Peter A. Walker, Patrick T. Hurley. Planning Paradise: Politics and Visioning of Land Use in Oregon. Tuscon: University of Arizona Press, 2011. xii + 287 pp. $26.00 (paper), ISBN 978-0-8165-2883-7.
Reviewed by Stephanie Pincetl (UCLA-Institute of the Environment)
Published on H-HistGeog (May, 2012)
Commissioned by Robert M. Wilson (Syracuse University)
The Fate of Land-Use Planning in Oregon
It was time that the exceptional path the state of Oregon has taken relative to land use since 1973 was updated to include Measure 37, passed in 2004 and subsequently partially overturned in 2007. Peter A. Walker and Patrick T. Hurley attempt to explain the backlash to SB 100, the famous land-use bill that controlled urban development on agricultural and other resource-rich lands through the creation of urban growth boundaries (UGBs) to encourage in-fill development over sprawl. In the 1970s a number of state land-use measures were passed in the country, differing in emphasis and success. Vermont, Florida, South Carolina, and New Jersey passed land-use controls in the 1970s; Hawaii instituted state-wide land-use controls in the 1960s. California passed the landmark California Environmental Quality Act in 1970, requiring environmental impact statements for any major project, with the express intent of slowing development at the urban periphery.
This book takes the reader through the context of land-use planning out of which SB 100 emerged. This included early work on growth management by F. P. Bosselman and D. L. Callies in 1972 and other approaches developed to better manage soaring suburban land transformation.[1] Walker and Hurley show that SB 100 was supported by a coalition of vested economic interests, including farmers, timber interests, and urban growth management advocates, brought together under the aegis of charismatic Governor Tom McCall, a Republican. The impetus for the bill was to protect the prosperous Willamette Valley from urban encroachment by Portland, and to maintain a viable timber industry. At the same time, these economic interests found allies among the urban and political elite of Portland who did not want Oregon to follow the pattern of California--topsy-turvy urban growth on prime agricultural an scenic lands.

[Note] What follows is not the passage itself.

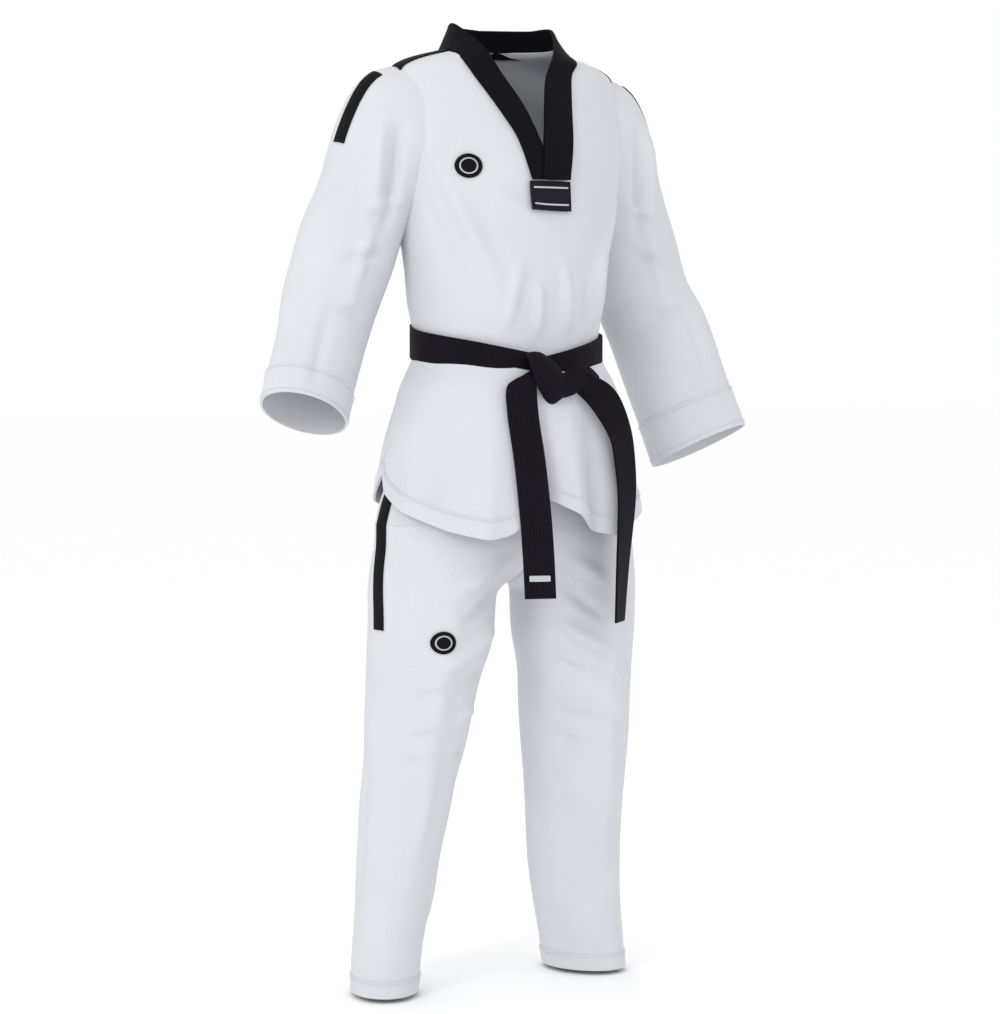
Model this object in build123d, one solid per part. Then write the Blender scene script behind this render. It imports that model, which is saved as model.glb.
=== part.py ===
from build123d import *
from math import cos, pi, sin
import os

# Martial arts uniform, laid out as it stands on a wearer: V-neck jacket, tied belt, trousers.
# Millimetres. +Z is up, the front faces -Y, and the wearer's right is -X.
# Heights are written up from the trouser hems; the finished solids are then lowered, so that
# the origin is at the middle of the trouser waist.

# ---- driving sizes ----
WAIST_HEIGHT = 975.0      # hems to the top of the waistband
CLOTH = 2.5               # wall of a stand-in cloth shell
FIT_GAP = 0.4             # air between a trim and the cloth it is sewn on
TRIM = 1.2                # tape, badge and label thickness
SWING_GAP = 2.5           # air between bodies that turn in one another
FOLD_GAP = 3.0            # air along a fold line
ARMHOLE_GAP = 1.5         # air between a sleeve and the jacket's trunk
BALL_LAP = 1.0            # a tube starts this far inside the round cap it grows from

# jacket
BELT_WIDTH = 45.0
BELT_THICK = 2.0
BELT_HEIGHT = 940.0       # middle of the belt at the wearer's side
BELT_TILT = 15.6          # the belt dips at the front
TAIL_THICK = 3.0          # a hanging belt end
TAIL_TURN = (-18.0, 31.0)  # how far the right and left ends turn from facing forward
BAR_SIZE = (30.0, 8.0)    # rank bar on the right end
BAR_RISE = 26.0           # from the end's tip up to the bar
KNOT_WRAP = (37.5, 41.0, 56.0)
KNOT_LOOP = (47.0, 45.0, 36.0)
KNOT_SINK = 10.0          # the knot's blocks start this far behind the jacket's front
KNOT_DROP = 38.0          # the knot's middle hangs this far below the belt at the side
KNOT_ROUND = 9.0
KNOT_SPLIT = 6.75         # x where the knot's two turns meet
COLLAR_HEIGHT = 34.0
COLLAR_WALL = 4.0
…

The book has the following organization: after describing the social and political context of the early 1970s relative to land-use controls, the institutional framework and organization of land management established by SB 100, including its governing body, are laid out. Walker and Hurley then explore the impacts of changing political, economic, and social conditions leading to the growth of opposition to SB 100. There is a close examination of Ballot Measure 37 (2004), including the interests supporting the campaign and in the background, shifting beliefs about private property rights. While there seemed to be a common thread of concern about the protection of private property rights against the state that animated opposition to SB 100, Walker and Hurley show that opposition was nuanced and reflected the particularities of Oregon’s regions and land-use pressures. The authors conducted interviews and developed three case studies from different areas of the state to illustrate how the same land-use planning system had specific impacts in the state due to regional specificities: an attempt by the Portland Metro Council to expand the Urban Growth Boundary to the Damascus area, struggles around “destination resorts” in the eastern portion of the state (Crook, Deschutes, and Jefferson counties), and the Rogue River Valley Region. By 2007 Oregonians reversed course--partially--and voted Ballot Measure 49 (2007), giving some flexibility to counties to reconsider what lands are zoned farm and forest land and refining how counties and local governments can engage in regional problem-solving. Interestingly, the issue of flexibility has been a recurrent criticism of SB 100 nearly since its inception. In1994 Oregon State University produced an edited volume examining SB 100’s accomplishments twenty years later.[2] The issues reflected in the rural uprising against SB 100 were already flagged--the Portland metro area against the rural areas, larger rural farming and timber interests disconnected from smaller rural interests, inflexibility and lack of democratic accountability of the Land Conservation and Development Commission (LCDC) in charge of managing state land-use planning. Most telling is that already in 1994 concerns were being raised about the bureaucratization of SB 100, with declining public participation and involvement.[3]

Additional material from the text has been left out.